If not, how can I gain such data read/processed insights w.r.t Databricks entities? Is it applicable to only delta tables, or something like that?

Also please note: I am using a non Unity-Catalog enabled, multi-node cluster for running the Jobs on (for the time being), but if there are any specific cluster requirements to implement any kind of solution, please do let me know about it.

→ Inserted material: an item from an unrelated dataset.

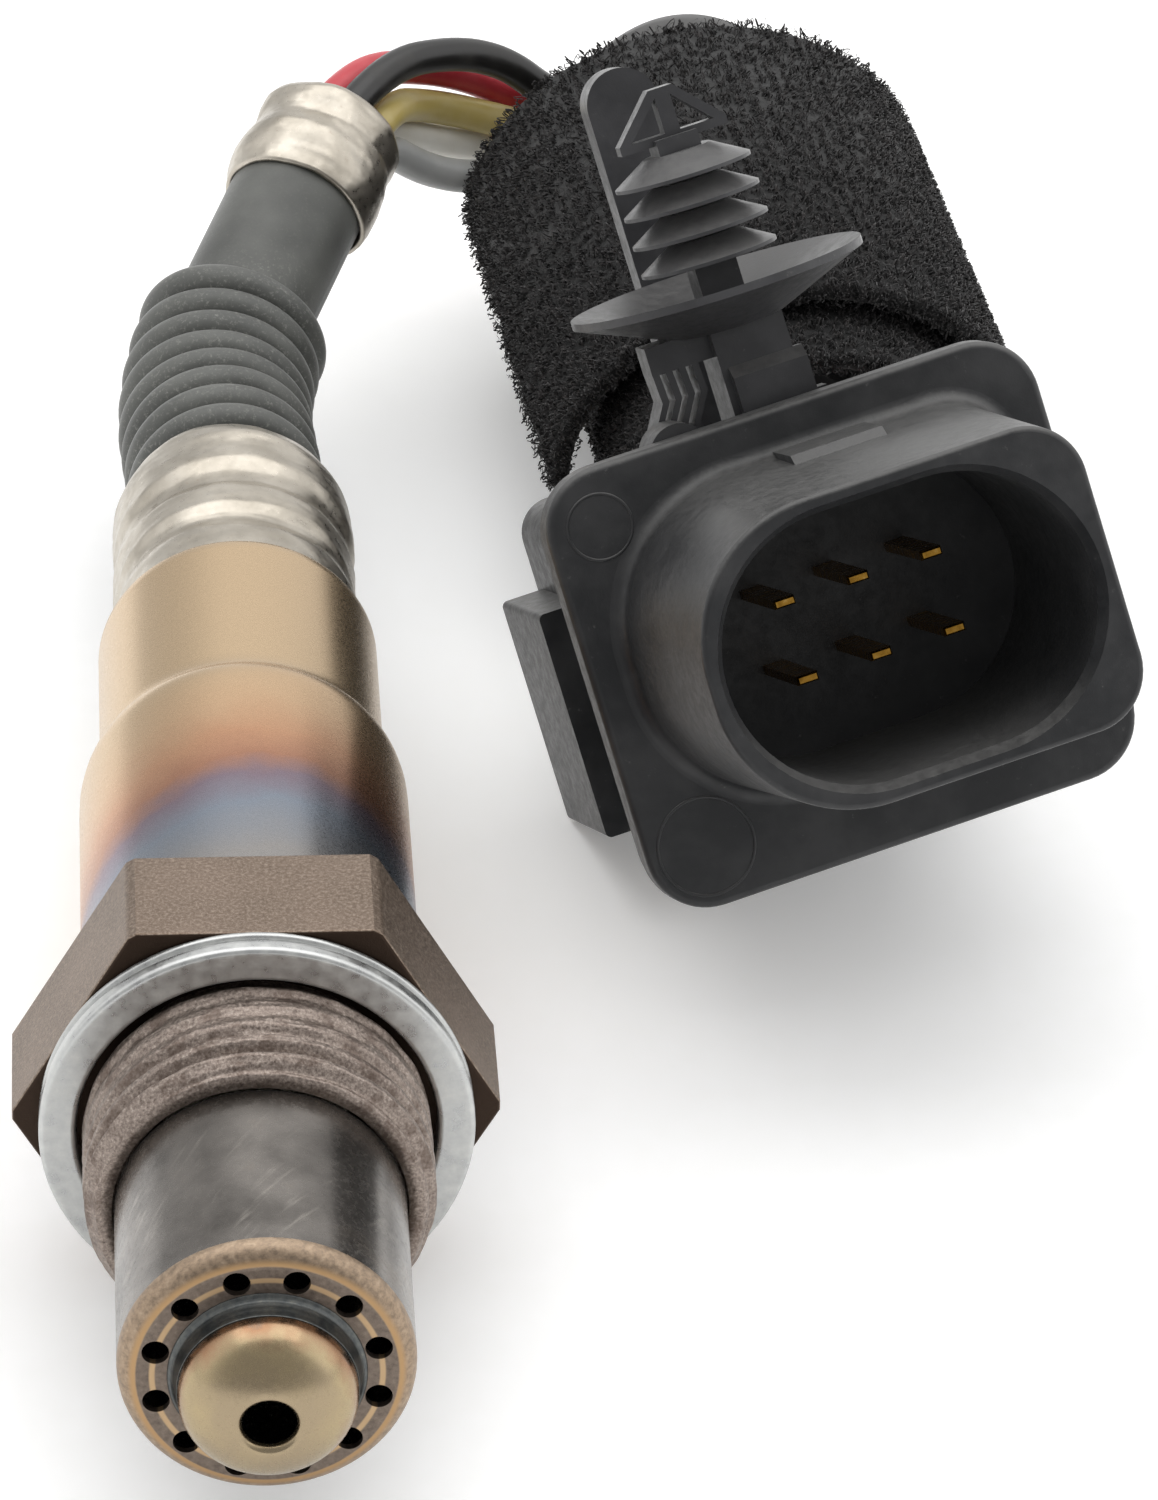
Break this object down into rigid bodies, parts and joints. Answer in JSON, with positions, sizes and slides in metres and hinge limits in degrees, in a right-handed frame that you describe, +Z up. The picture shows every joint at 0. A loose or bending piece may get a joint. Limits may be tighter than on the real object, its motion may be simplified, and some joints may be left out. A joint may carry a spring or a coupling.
{
  "type": "oxygen sensor",
  "caption": "Exhaust oxygen sensor with vented tip, hexagon body, heat-tinted sleeve, bellows hose, short coloured leads, rolled wrap and keyed plug with fir-tree clip.",
  "frame": {"origin": "on the sensor's axis, in the plane where the sealing washer meets the hexagon", "axes": "+Y along the sensor's axis towards its cable end, +Z up from the surface it lies on, +X to the connector's side"},
  "size_m": [0.0614, 0.1405, 0.0449],
  "materials": {
    "sensor_body": "matte oxide-toned plating with fine grain",
    "sealing_washer": "zinc-bright, satin",
    "outer_protection_tube": "dark grey, warm tinted, brushed",
    "inner_protection_tube": "golden heat tint, satin",
    "sensor_element": "matte zirconia",
    "lower_ceramic_bush": "matte steatite",
    "talc_seal": "pressed powder, matte",
    "upper_ceramic_bush": "matte steatite",
    "protective_sleeve": "brushed, heat tinted from tan to purple and blue near the hexagon",
    "contact_holder": "matte steatite",
    "contact_springs": "plated, satin",
    "seal_grommet": "matte",
    "crimp_collar": "satin with crimp dents",
    "bellows_hose": "soft sheen, mid grey",
    "hose_ferrule": "satin with crimp dents",
    "ferrule_plug": "matte",
    "wire_black": "soft satin insulation",
    "wire_red": "soft satin insulation",
    "wire_yellow": "soft satin insulation",
    "wire_white": "soft satin insulation",
    "wire_grey": "soft satin insulation",
    "harness_sheath": "smooth, dark grey",
    "harness_wrap": "black loop pile",
    "connector_housing": "fine matte moulding, charcoal",
    "connector_rear_cover": "fine matte moulding, charcoal",
    "wire_seals": "matte silicone",
    "contact_pins": "gold plated",
    "trim_resistor": "matte",
    "fir_tree_clip": "black nylon, satin sheen"
  },
  "bodies": {
    "root": {"sensor_body": "sensor_body", "sealing_washer": "sealing_washer", "outer_protection_tube": "outer_protection_tube", "inner_protection_tube": "inner_protection_tube", "sensor_element": "sensor_element", "lower_ceramic_bush": "lower_ceramic_bush", "talc_seal": "talc_seal", "upper_ceramic_bush": "upper_ceramic_bush", "protective_sleeve": "protective_sleeve", "contact_holder": "contact_holder", "contact_springs": "contact_springs", "seal_grommet": "seal_grommet", "crimp_collar": "crimp_collar", "bellows_hose": "bellows_hose", "hose_ferrule": "hose_ferrule", "ferrule_plug": "ferrule_plug", "wire_black": "wire_black", "wire_red": "wire_red", "wire_yellow": "wire_yellow", "wire_white": "wire_white", "wire_grey": "wire_grey", "harness_sheath": "harness_sheath", "harness_wrap": "harness_wrap", "connector_housing": "connector_housing", "connector_rear_cover": "connector_rear_cover", "wire_seals": "wire_seals", "contact_pins": "contact_pins", "trim_resistor": "trim_resistor", "fir_tree_clip": "fir_tree_clip"}
  },
  "joints": []
}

Re: Data Volume Read/Processed for a Databricks Workflow Job

saurabh18cs — Fri, 17 Jan 2025 09:03:55 GMT

Hi @sahasimran98

you can opt one of the following ways:

Enable Spark Metrics:
- Databricks provides detailed metrics for Spark jobs, stages, and tasks. You can enable these metrics and send them to Azure Log Analytics.
  "spark.metrics.conf.*.sink.azureloganalytics.class":"org.apache.spark.metrics.sink.AzureLogAnalyticsSink",
  "spark.metrics.conf.*.sink.azureloganalytics.workspaceId": "<your-log-analytics-workspace-id>",
  "spark.metrics.conf.*.sink.azureloganalytics.primaryKey": "<your-log-analytics-primary-key>",
  "spark.metrics.conf.*.sink.azureloganalytics.period": "10"
- 2. Use Spark Listener:
  - Implement a custom Spark listener to capture detailed metrics about data read/processed during job execution.

from pyspark.sql import SparkSession
from pyspark.sql.functions import col

class CustomSparkListener(SparkListener):
def onTaskEnd(self, taskEnd):
metrics = taskEnd.taskMetrics()
print(f"Task {taskEnd.taskInfo().taskId()} read {metrics.inputMetrics().bytesRead()} bytes")

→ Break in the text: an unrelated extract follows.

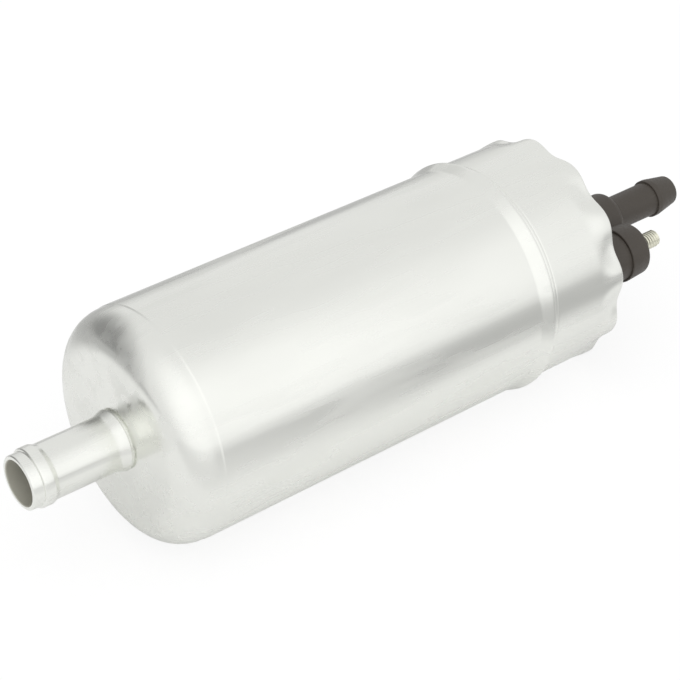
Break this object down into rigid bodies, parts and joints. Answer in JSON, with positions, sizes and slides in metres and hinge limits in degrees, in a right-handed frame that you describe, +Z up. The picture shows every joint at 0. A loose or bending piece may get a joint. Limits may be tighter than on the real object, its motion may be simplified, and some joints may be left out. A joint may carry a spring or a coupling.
{
  "type": "electric fuel pump",
  "caption": "In-line electric fuel pump: drawn aluminium can with an inlet spigot, crimped over a plastic end cap with a barbed nozzle and terminal posts; roller-cell stage and motor inside.",
  "frame": {"origin": "on the can's axis, at the middle of the straight wall that a clamp band grips", "axes": "+X along the can towards the outlet nozzle and the terminals, the inlet spigot at -X; the terminals lie on Y; +Z up, square to the plane of the terminals"},
  "size_m": [0.1809, 0.054, 0.054],
  "materials": {
    "can_aluminium": "satin",
    "cap_plastic": "moulded, matt",
    "plated_steel": "plated",
    "seal_rubber": "smooth",
    "strainer_plastic": "moulded",
    "pump_steel": "ground",
    "plate_aluminium": "machined",
    "screw_steel": "blackened",
    "valve_metal": "turned",
    "ball_steel": "polished",
    "spring_steel": "drawn wire",
    "bush_bronze": "sintered",
    "shaft_steel": "ground",
    "coupling_plastic": "moulded",
    "core_steel": "stacked sheet",
    "insulator_card": "pressed",
    "copper": "enamelled wire and bright bars",
    "hub_resin": "moulded",
    "washer_plastic": "moulded",
    "ferrite": "ground",
    "tube_steel": "rolled",
    "clip_steel": "blue spring sheet",
    "holder_plastic": "moulded",
    "brush_carbon": "pressed carbon",
    "poppet_plastic": "moulded"
  },
  "bodies": {
    "housing": {"housing_can": "can_aluminium", "end_cap": "cap_plastic", "seal_ring": "seal_rubber", "terminal_stud_left": "plated_steel", "terminal_stud_right": "plated_steel", "inlet_strainer": "strainer_plastic", "pump_inlet_plate": "plate_aluminium", "pump_ring": "pump_steel", "pump_outlet_plate": "plate_aluminium", "pump_screws": "screw_steel", "locating_pins": "pump_steel", "relief_valve_plug": "valve_metal", "relief_valve_spring": "spring_steel", "front_bush": "bush_bronze", "rear_bush": "bush_bronze", "flux_tube": "tube_steel", "magnet_upper": "ferrite", "magnet_lower": "ferrite", "magnet_clips": "clip_steel", "brush_holder": "holder_plastic", "brush_spring_left": "spring_steel", "brush_spring_right": "spring_steel", "thrust_washer": "washer_plastic", "suppression_chokes": "copper", "choke_leads": "copper", "check_valve_seat": "valve_metal", "check_valve_spring": "spring_steel", "check_valve_guide": "coupling_plastic"},
    "armature": {"armature_shaft": "shaft_steel", "armature_core": "core_steel", "armature_insulators": "insulator_card", "armature_windings": "copper", "commutator_hub": "hub_resin", "commutator_bars": "copper", "drive_coupling": "coupling_plastic"},
    "rotor": {"pump_rotor": "pump_steel", "pump_rollers": "pump_steel"},
    "brush_left": {"brush_left": "brush_carbon"},
    "brush_right": {"brush_right": "brush_carbon"},
    "check_valve": {"check_valve_poppet": "poppet_plastic"},
    "relief_valve": {"relief_valve_ball": "ball_steel"}
  },
  "joints": [
    {"name": "armature_spin", "type": "hinge", "parent": "housing", "child": "armature", "pos_m": [0, 0, 0], "axis": [1, 0, 0], "continuous": true},
    {"name": "rotor_spin", "type": "hinge", "parent": "housing", "child": "rotor", "pos_m": [0, 0, 0], "axis": [1, 0, 0], "continuous": true},
    {"name": "brush_left_slide", "type": "slide", "parent": "housing", "child": "brush_left", "axis": [0, -1, 0], "range_m": [0, 0.002], "stiffness_N_per_m": 60, "springref_m": -0.003, "deforming": ["brush_spring_left"]},
    {"name": "brush_right_slide", "type": "slide", "parent": "housing", "child": "brush_right", "axis": [0, 1, 0], "range_m": [0, 0.002], "stiffness_N_per_m": 60, "springref_m": -0.003, "deforming": ["brush_spring_right"]},
    {"name": "check_valve_lift", "type": "slide", "parent": "housing", "child": "check_valve", "axis": [1, 0, 0], "range_m": [0, 0.0025], "stiffness_N_per_m": 120, "springref_m": -0.003, "deforming": ["check_valve_spring"]},
    {"name": "relief_valve_lift", "type": "slide", "parent": "housing", "child": "relief_valve", "axis": [-1, 0, 0], "range_m": [0, 0.0012], "stiffness_N_per_m": 400, "springref_m": -0.003, "deforming": ["relief_valve_spring"]}
  ],
  "couplings": [
    {"joint": "rotor_spin", "follows": "armature_spin", "ratio": 1}
  ]
}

spark = SparkSession.builder \
.appName("CustomSparkListener") \
.config("spark.extraListeners", "com.example.CustomSparkListener") \
.getOrCreate()

3. Use Databricks REST API:

Use the Databricks REST API to fetch detailed metrics and logs for job runs.

import requests

databricks_instance = "https://<databricks-instance>"
token = "<your-databricks-token>"
job_id = "<your-job-id>"

headers = {
"Authorization": f"Bearer {token}"
}

response = requests.get(f"{databricks_instance}/api/2.0/jobs/runs/get?job_id={job_id}", headers=headers)
job_run_details = response.json()

print(job_run_details

4. Monitor Delta Tables:

If you are using Delta tables, you can monitor Delta Lake transaction logs to gather insights about data read/processed.

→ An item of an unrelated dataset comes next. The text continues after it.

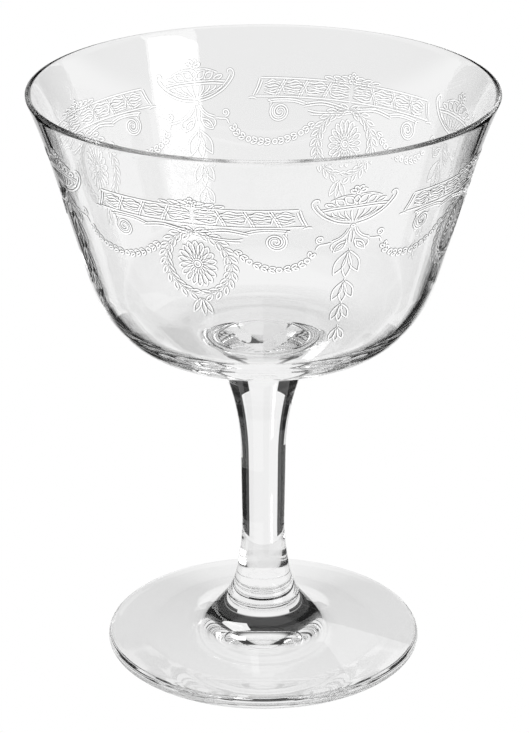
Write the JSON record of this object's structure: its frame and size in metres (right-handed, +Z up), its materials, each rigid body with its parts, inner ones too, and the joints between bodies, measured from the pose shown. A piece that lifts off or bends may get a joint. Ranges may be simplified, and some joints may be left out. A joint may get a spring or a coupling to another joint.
{
  "type": "champagne saucer glass",
  "caption": "Stemmed champagne saucer (coupe) in clear glass: wide flared bowl with an etched garland band, solid round stem and disc foot.",
  "frame": {"origin": "centre of the foot's resting plane", "axes": "+Z up along the glass's turning axis, from the foot to the rim"},
  "size_m": [0.095, 0.095, 0.1231],
  "materials": {
    "bowl_glass": "clear, fire-polished lip, etched garland band on the outside",
    "stem_glass": "clear, polished",
    "foot_glass": "clear, polished"
  },
  "bodies": {
    "root": {"bowl": "bowl_glass", "stem": "stem_glass", "foot": "foot_glass"}
  },
  "joints": []
}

delta_table = DeltaTable.forPath(spark, "path/to/delta/table")

history = delta_table.history()

history.show()

Re: Data Volume Read/Processed for a Databricks Workflow Job

sahasimran98 — Mon, 20 Jan 2025 02:44:19 GMT

Hi @saurabh18cs , thank you for your response.

Could you please share documentation on the first method you recommended: "Enable Spark Metrics: Databricks provides detailed metrics for Spark jobs, stages, and tasks. You can enable these metrics and send them to Azure Log Analytics."?

I am a bit unsure about the usage of this, so some reference material would really help!

Re: Data Volume Read/Processed for a Databricks Workflow Job

saurabh18cs — Mon, 20 Jan 2025 13:23:18 GMT

Hi @sahasimran98 I think you're right this is more valid for synapse where such configuration exist but you can still give a try for databricks and let us know here the results. otherwise try to find some spark-monitoring package in github for databricks.